Todd hit the nail on the head.
“Why do we sit here and have a political party that is basically rallying around this bizarre lie and mythology that the former president is doing, and you guys just want to say, ‘Hey, pay no attention to this’ — that somehow we in the press are bringing that up?” Todd said. “It’s the former president.”
Crenshaw assured that this was not what his constituents were asking him about. He also said that, were he consulting Trump, he would say, “Mr. President, please keep talking about the border. Please keep talking about these issues.”

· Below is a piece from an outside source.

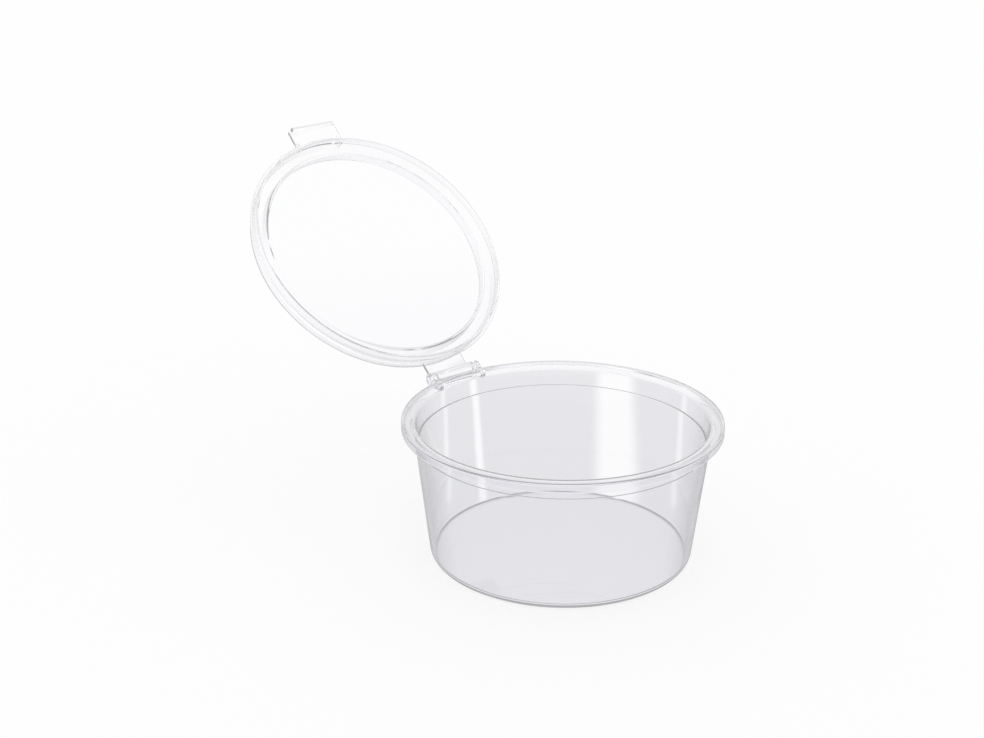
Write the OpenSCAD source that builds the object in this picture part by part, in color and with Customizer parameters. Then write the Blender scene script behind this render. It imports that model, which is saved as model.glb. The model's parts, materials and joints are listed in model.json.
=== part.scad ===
// A clear sauce cup with a hinged lid, drawn with the lid open.
// The cup stands on the origin with its rim up; the hinge is on its +Y side and the lid's tab on its -Y side.

/* [Cup] */
// Height of the cup from its base to the top of its rim
cup_h = 32.1; // [24:0.1:60]
// Outside diameter of the base, where the wall's line meets the table
base_d = 59.2; // [50:0.1:62]
// Thickness of the collar's wall
wall_t = 0.65; // [0.45:0.05:1]
// Thickness of the cup's floor
floor_t = 0.7; // [0.5:0.05:1.5]
// Radius of the outside corner between wall and base
base_round = 1.5; // [0.8:0.1:3]
// Radius of the inside corner between wall and floor
floor_round = 1; // [0.4:0.1:2]
// Depth of the wide collar below the rim, down to the step
collar_depth = 4.9; // [3.5:0.1:8]
// Slope of the collar's wall, in degrees
collar_draft = 7; // [3:0.5:9]
// Width of the step inside the cup, by which the wall below it is thicker than the collar's
step_w = 0.4; // [0.3:0.1:1.2]

/* [Rim] */
// Outside diameter of the rim
rim_d = 71.5; // [68:0.5:74]
// Width of the rim's band, from the collar's line to the outer edge
band_w = 3; // [2:0.1:4]
// Radius of the rounded mouth, where the collar's wall turns out into the band
mouth_round = 1.2; // [0.3:0.1:1.5]
// Height of the rim's down-turned lip
lip_h = 2.2; // [1.6:0.1:3]
// Thickness of the rim's plate and lip
lip_t = 0.7; // [0.5:0.05:0.9]
// Radius of the rounded edges of the rim
rim_round = 0.3; // [0.1:0.05:0.35]

/* [Lid] */
// Height of the lid from the foot of its skirt to its top
lid_h = 5.3; // [4.6:0.1:9]
// Thickness of the lid
lid_t = 0.6; // [0.45:0.05:0.9]
// Depth to which the foot of the skirt plugs into the collar
plug_depth = 1.6; // [1:0.1:2.5]
// Gap between the plug and the collar
plug_gap = 0.3; // [0.2:0.05:0.5]
// Slope of the skirt above the rim, in degrees
skirt_draft = 3; // [1:0.5:6]
// Radius of the outside corner of the lid's top
top_round = 0.6; // [0.3:0.1:1]
// Height by which the stop bead stands proud of the skirt
bead_out = 0.7; // [0.4:0.1:1]
// Gap between the closed lid's stop bead and the rim
seat_gap = 0.2; // [0.1:0.05:0.4]
// Diameter of the recess in the lid's top
recess_d = 57.6; // [44:0.2:60]
// Depth of the recess in the lid's top
recess_depth = 2.9; // [1.5:0.1:3]
// Slope of the recess's wall, in degrees
recess_draft = 6; // [2:0.5:10]

/* [Tab] */
// Width of the opening tab
tab_w = 14; // [8:0.5:24]
// Length of the tab beyond the skirt
tab_l = 5.2; // [4.2:0.1:9]
// Depth of the lip under the tab's outer edge
tab_lip_h = 1; // [0.4:0.1:2]
// Thickness of the lip under the tab's outer edge
tab_lip_t = 0.9; // [0.5:0.1:1]
// Radius of the tab's outer corners
tab_round = 0.8; // [0.3:0.1:2]
// Size of the gussets that tie the tab to the skirt
gusset = 1.6; // [0.8:0.1:2]

/* [Hinge] */
// Angle of the lid from closed, in degrees
open_angle = 137; // [0:1:180]
// Thickness of the strap, the tab and the stop bead
strap_t = 0.7; // [0.5:0.05:1]
// Width of the strap and its barrel between the ears
strap_w = 11.6; // [8:0.1:20]
// Outside radius of the barrel and of the ears
knuckle_r = 1.6; // [1.4:0.05:2.2]
// Gap between the rim and the barrel
knuckle_gap = 0.3; // [0.2:0.05:0.6]
// Radius of the pins at the ends of the barrel
pin_r = 0.8; // [0.6:0.05:1]
// Running clearance round each pin
pin_clear = 0.05; // [0.03:0.01:0.09]
// Thickness of the ears on the rim
ear_t = 1.3; // [1:0.1:2]
// Gap between the barrel and each ear
side_play = 0.15; // [0.1:0.05:0.3]
// Distance of each pin's end inside its ear's outer face
pin_inset = 0.2; // [0:0.05:0.5]

/* [Hidden] */
CLEAR = [0.88, 0.9, 0.93, 0.55];
CLEAR_LID = [0.92, 0.94, 0.97, 0.55];
FINE = 128;
ROUND = 48;
STEPS = 4;

rim_r = rim_d / 2;
base_r = base_d / 2;
// Inside of the collar at the rim and at the step
mouth_r = rim_r - band_w;
collar_foot_r = mouth_r - collar_depth * tan(collar_draft);
throat_r = collar_foot_r - step_w;
step_z = cup_h - collar_depth;
// Outside, the tapered wall runs from the base's edge to the foot of the collar without a step
knee_z = step_z - wall_t;
knee_r = collar_foot_r - wall_t * tan(collar_draft) + wall_t;
wall_slope = (knee_r - base_r) / knee_z;
wall_angle = atan(wall_slope);
// Inside, it runs parallel to that from the step to the floor
inner_foot_r = throat_r - (step_z - floor_t) * wall_slope;

// The lid's heights are measured from the top of the rim
lid_foot = -plug_depth;
lid_top = lid_h - plug_depth;
bead_foot = seat_gap;
bead_top = seat_gap + strap_t;
skirt_r = mouth_r - plug_gap;
skirt_foot_r = skirt_r - plug_depth * tan(collar_draft);
bead_r = skirt_r + bead_out;
panel_z = lid_top - recess_depth;
recess_r = recess_d / 2;
recess_foot_r = recess_r - recess_depth * tan(recess_draft);
// The top is always wide enough for the recess, two walls and the rounded edge
lid_top_r = max(skirt_r - lid_top * tan(skirt_draft), recess_r + 2 * lid_t + top_round);

// The hinge axis lies along X, just outside the rim and just below its top
axis_y = rim_r + knuckle_gap + knuckle_r;
axis_z = cup_h + bead_top - knuckle_r;
ear_x = strap_w / 2 + side_play;
pin_end = ear_x + ear_t - pin_inset;
bore_r = pin_r + pin_clear;

// Points along an arc about (x, y), from angle a to angle b
function arc(x, y, r, a, b) = [for (i = [0:STEPS]) let (t = a + (b - a) * i / STEPS) [x + r * cos(t), y + r * sin(t)]];

// Half-section of the cup: up the outside, over the rim and down the inside
module cup_section() {
    corner_x = base_r + base_round * wall_slope - base_round / cos(wall_angle);
    inner_z = floor_t + floor_round;
    inner_x = inner_foot_r + floor_round * wall_slope - floor_round / cos(wall_angle);
    groove_z = cup_h - lip_t;
    // The band's underside meets the collar in a slant that follows the rounded mouth
    slant = min(0.4 * mouth_round, (band_w - wall_t - lip_t) / 2);
    slant_x = mouth_r + wall_t - lip_t * tan(collar_draft);
    polygon(concat(
        [[0, 0]],
        arc(corner_x, base_round, base_round, -90, -wall_angle),
        [[knee_r, knee_z]],
        [[slant_x - slant * tan(collar_draft), groove_z - slant]],
        [[slant_x + slant, groove_z]],
        [[rim_r - lip_t, groove_z]],
        [[rim_r - lip_t, cup_h - lip_h]],
        arc(rim_r - rim_round, cup_h - lip_h + rim_round, rim_round, -90, 0),
        arc(rim_r - rim_round, cup_h - rim_round, rim_round, 0, 90),
        arc(mouth_r + mouth_round, cup_h - mouth_round, mouth_round, 90, 180 - collar_draft),
        [[collar_foot_r, step_z]],
        [[throat_r, step_z]],
        arc(inner_x, inner_z, floor_round, -wall_angle, -90),
        [[0, floor_t]]
    ));
}

// Half-section of the closed lid, about the rim's own level
module lid_section() {
    bead_half = strap_t / 2;
    bead_mid = bead_foot + bead_half;
    neck_r = skirt_r - bead_top * tan(skirt_draft);
    roof = lid_top - lid_t;
    polygon(concat(
        [[0, panel_z - lid_t]],
        [[recess_foot_r + lid_t, panel_z - lid_t]],
        [[recess_r + lid_t, roof]],
        [[lid_top_r - lid_t, roof]],
        [[skirt_r - lid_t, 0]],
        [[skirt_foot_r - lid_t, lid_foot]],
        [[skirt_foot_r, lid_foot]],
        [[skirt_r, 0]],
        [[skirt_r, bead_foot]],
        arc(bead_r - bead_half, bead_mid, bead_half, -90, 90),
        [[neck_r, bead_top]],
        arc(lid_top_r - top_round, lid_top - top_round, top_round, skirt_draft, 90),
        [[recess_r, lid_top]],
        [[recess_foot_r, panel_z]],
        [[0, panel_z]]
    ));
}

// A cylinder along X from x = a to x = b, about the hinge axis
module along_axis(r, a, b) {
    translate([a, axis_y, axis_z]) rotate([0, 90, 0]) cylinder(h = b - a, r = r, $fn = ROUND);
}

// What grows out of a round wall: its root is cut back to radius r, inside that wall
module rooted(r, low, high) {
    difference() {
        children();
        translate([0, 0, low]) cylinder(h = high - low, r = r, $fn = FINE);
    }
}

// One ear on the +X side: a web out of the rim's lip, ending in a round eye
module ear() {
    web_h = lip_h - rim_round;
    web_z = cup_h - lip_h;
    rooted(rim_r - lip_t / 2, web_z - 1, cup_h + 1)
        translate([ear_x, mouth_r, web_z]) cube([ear_t, axis_y - mouth_r, web_h]);
    along_axis(knuckle_r, ear_x, ear_x + ear_t);
}

module ears() {
    for (side = [0, 1]) mirror([side, 0, 0]) ear();
}

// The bores of both ears, cut in one pass
module ear_bores() {
    reach = ear_x + 2 * ear_t;
    along_axis(bore_r, -reach, reach);
}

// The plate of the strap, from inside the skirt's wall to the hinge axis
module strap() {
    start = skirt_r - strap_w / 4;
    translate([-strap_w / 2, start, cup_h + bead_foot]) cube([strap_w, axis_y - start, strap_t]);
}

// The flat tab opposite the hinge, with rounded outer corners and a lip under its edge
module tab() {
    tip = skirt_r + tab_l;
    start = skirt_r - tab_w / 4;
    half = tab_w / 2;
    lip_half = half - tab_round;
    outline = concat(
        [[-half, -start]],
        arc(tab_round - half, tab_round - tip, tab_round, 180, 270),
        arc(half - tab_round, tab_round - tip, tab_round, 270, 360),
        [[half, -start]]
    );
    translate([0, 0, cup_h + bead_foot]) linear_extrude(height = strap_t) polygon(outline);
    translate([-lip_half, -tip, cup_h + bead_foot - tab_lip_h])
        cube([2 * lip_half, tab_lip_t, tab_lip_h + strap_t / 2]);
}

// Small gussets between the top of the tab and the skirt
module gussets() {
    start = skirt_r - tab_w / 4;
    inset = tab_w / 2 - lid_t;
    low = bead_top - strap_t / 2;
    high = bead_top + gusset;
    outline = [[-start, low], [-skirt_r - gusset, low], [-skirt_r, high], [-start, high]];
    for (x = [-inset, inset - lid_t])
        translate([x, 0, cup_h]) rotate([90, 0, 90]) linear_extrude(height = lid_t) polygon(outline);
}

// The lid in its closed place over the cup
module closed_lid() {
    translate([0, 0, cup_h]) rotate_extrude($fn = FINE) lid_section();
    rooted(skirt_r - lid_t / 2, cup_h - 1, cup_h + lid_top + 1) {
        strap();
        tab();
        gussets();
    }
    along_axis(knuckle_r, -strap_w / 2, strap_w / 2);
    along_axis(pin_r, -pin_end, pin_end);
}

module cup() {
    color(CLEAR) difference() {
        union() {
            rotate_extrude($fn = FINE) cup_section();
            ears();
        }
        ear_bores();
    }
}

module lid() {
    color(CLEAR_LID)
        translate([0, axis_y, axis_z]) rotate([-open_angle, 0, 0]) translate([0, -axis_y, -axis_z]) closed_lid();
}

cup();
lid();
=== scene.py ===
# %% [markdown]
# # A clear sauce cup with a hinged lid
# This is a small disposable cup for dips and dressings, with its lid standing open. It is two
# mouldings in clear plastic: a tapered cup with a stepped collar and a flanged rim, and a lid
# that turns on two pins at the back of the rim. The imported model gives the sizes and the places;
# here each moulding is built again as one smooth skin, because clear plastic shows every facet.

import json
import math

import bpy
import numpy as np
from mathutils import Matrix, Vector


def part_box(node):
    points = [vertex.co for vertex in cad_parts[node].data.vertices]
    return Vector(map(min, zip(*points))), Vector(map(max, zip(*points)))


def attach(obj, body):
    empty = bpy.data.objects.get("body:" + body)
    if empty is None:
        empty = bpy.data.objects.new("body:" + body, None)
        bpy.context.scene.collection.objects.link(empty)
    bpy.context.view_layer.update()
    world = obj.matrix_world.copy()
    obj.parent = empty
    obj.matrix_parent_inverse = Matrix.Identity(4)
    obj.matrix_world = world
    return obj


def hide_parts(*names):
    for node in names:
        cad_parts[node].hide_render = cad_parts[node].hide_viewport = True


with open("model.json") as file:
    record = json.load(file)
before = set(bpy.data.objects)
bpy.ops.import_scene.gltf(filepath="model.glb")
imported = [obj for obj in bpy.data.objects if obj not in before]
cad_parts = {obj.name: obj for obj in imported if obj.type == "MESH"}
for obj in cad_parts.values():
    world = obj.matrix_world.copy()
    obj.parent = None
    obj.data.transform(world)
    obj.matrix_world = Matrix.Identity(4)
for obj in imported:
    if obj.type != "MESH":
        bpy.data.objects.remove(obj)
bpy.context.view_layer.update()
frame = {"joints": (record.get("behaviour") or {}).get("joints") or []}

# %% [markdown]
# ## Sizes
# Lengths are millimetres while we shape things, and become metres when a mesh is made. The rim's
# radius, the hinge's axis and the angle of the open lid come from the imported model. The rest are
# wall thicknesses, steps and draft angles, which a mould maker would read from a drawing. The ears
# of the hinge are the cup's highest points, so its height is the box's, less their rise.

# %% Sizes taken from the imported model
MM = 0.001
hinge = frame["joints"][0]
axis_y = hinge["pos_m"][1] / MM
axis_z = hinge["pos_m"][2] / MM
open_angle = -math.radians(hinge["range_deg"][0])
rim_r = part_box("cup")[1].x / MM
EAR_RISE = 0.9
cup_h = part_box("cup")[1].z / MM - EAR_RISE
print(f"rim radius {rim_r:.2f} mm, cup height {cup_h:.2f} mm")
print(f"hinge axis at y {axis_y:.2f}, z {axis_z:.2f} mm, lid open by {math.degrees(open_angle):.0f} deg")

# %% Sizes of the cup
wall_t = 0.65
floor_t = 0.7
collar_depth = 4.9
collar_draft = math.radians(7)
step_w = 0.4
band_w = 3.0
mouth_round = 1.2
base_round = 1.5
knee_round = 60.0
floor_round = 1.0
lip_h = 2.2
lip_t = 0.7
base_r = 29.6
step_z = cup_h - collar_depth
mouth_r = rim_r - band_w
collar_foot_r = mouth_r - collar_depth * math.tan(collar_draft)
throat_r = collar_foot_r - step_w
knee_z = step_z - wall_t
knee_r = collar_foot_r - wall_t * math.tan(collar_draft) + wall_t
wall_slope = (knee_r - base_r) / knee_z
wall_draft = math.degrees(math.atan(wall_slope))
print(f"mouth {2 * mouth_r:.1f} mm across, base {2 * base_r:.1f} mm, wall's draft {wall_draft:.1f} deg")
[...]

But if there’s anything the last six months have shown us, it’s that this subtle nudging and careful parsing of precisely what you’re saying about the election doesn’t seem to register with Trump. Nor does gently urging him to focus on other things. Even worse, it has led a huge majority of Republicans to believe Biden is an illegitimate president.
Perhaps at some point it might serve those who want to move on to settle this issue and say precisely what they think about what the former president is saying, rather than focusing on how they have said something more nuanced.
Until then, this is going to linger. And that’s not because of the media; it’s because of the guy they’ve made clear remains the leader of their party.